"Perhaps Tom Mulcair will come back." Illustration by GROK
Opinion

HANNAFORD: Loser-Ville, as the NDP casts its net again

'Tell them down at the union hall that you need more equity-seekers, I dare you.'

Nigel Hannaford

Let’s see. You are a member of the NDP’s national organizing committee. Your party has just been creamed in a national election, reduced in the House of Commons to seven members out of 343 members. In fact, for the purposes of parliamentary proceedings, you’re not even a ‘recognized party’ any more.

Your last leader lost his seat (if not his pension) and has gone home to BC where Conservatives hope he will reincarnate himself as an advisor to BC’s NDP government…

And here you are the party's organizing committee, and today is the day you start looking for a new leader for a party that can't afford wages or rent, and above all can't repay the bank loan it took to run the election you just lost.

So, how to rebuild the party’s broad appeal?

Hmm.

"Well, why don’t we look at the Democrats in the US, and do what they do?"

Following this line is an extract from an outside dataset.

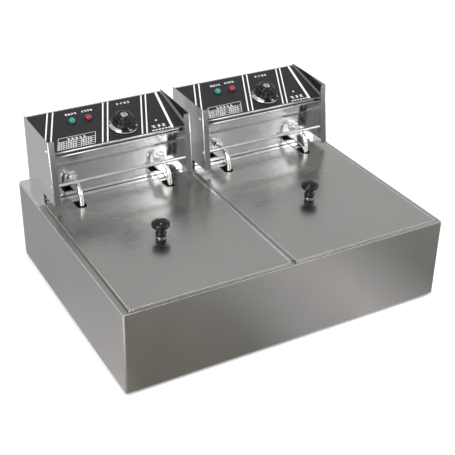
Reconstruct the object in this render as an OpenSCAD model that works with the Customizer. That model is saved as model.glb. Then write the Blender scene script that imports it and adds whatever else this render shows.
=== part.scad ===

"Great idea, let’s do that."

The conversation had to be something like that.

For, reproduced below is what the committee has come up with

Unbelievable.

The party that makes even the US Democrats look like winners, starts by asking its leadership candidates not for the backing of a representative sample of Canadians, but to set limits on who can get involved.

For example, the committee wants half the people signing a leadership candidate's paper to be women or sexual minorities. Or as they put it, 'people who don't identify as a CIS man.'

You're CIS by the way, if you identify as male or female, according to the sexual apparatus you were issued at birth. You can still be gay, but 50% CIS is enough, anyway. Heaven forbid the leadership should go to successful CIS men like Jack Layton or Tom Mulcair. Or the late Ed Broadbent.

(No point in going back any further. The very CIS Tommy Douglas, also a Baptist minister, would have wanted no part of today's NDP.)

Taking it one step further, the committee wants 20 percent of the signatures to come from people who want to get ahead on the basis of their claim against society.

That would be the 'equity-seeking' people they speak of, the ones who get an advantage when the job ad, usually at some government or academic venue, says something to the effect that 'white men need not apply.' As with this recent example (above,) from my friend and erstwhile colleague, Jen Hodgson.

This is dreadfully sad. It's just the reverse of the equally wrong policy of choosing people only because they're white, which as we all know, was once commonplace.

This is not better and frankly, if the whole world knows you got your job after qualified white people were excluded from consideration, it's a somewhat diminished prize for somebody of colour who actually might have won in an unrestricted competition, as did... well, Jagmeet Singh.

Changing the subject then, the NDP leadership, whatever's left of it, should review the tapes of Prime Minister Mark Carney delivering remarks at the Hamilton steel mill recently. They should ask themselves whether this is really such a great idea. Those are the kind of people who voted for Pierre Poilievre in large numbers in April.

In fact, I am inclined to think the NDP has been infiltrated by undercover conservatives, tasked in one last act of spite to make mischief. And where better to start than in helping the party pick a leader who's a caricature of a wokester from central casting?

Go for it. Workers of the world, you have nothing to lose but your last seven seats.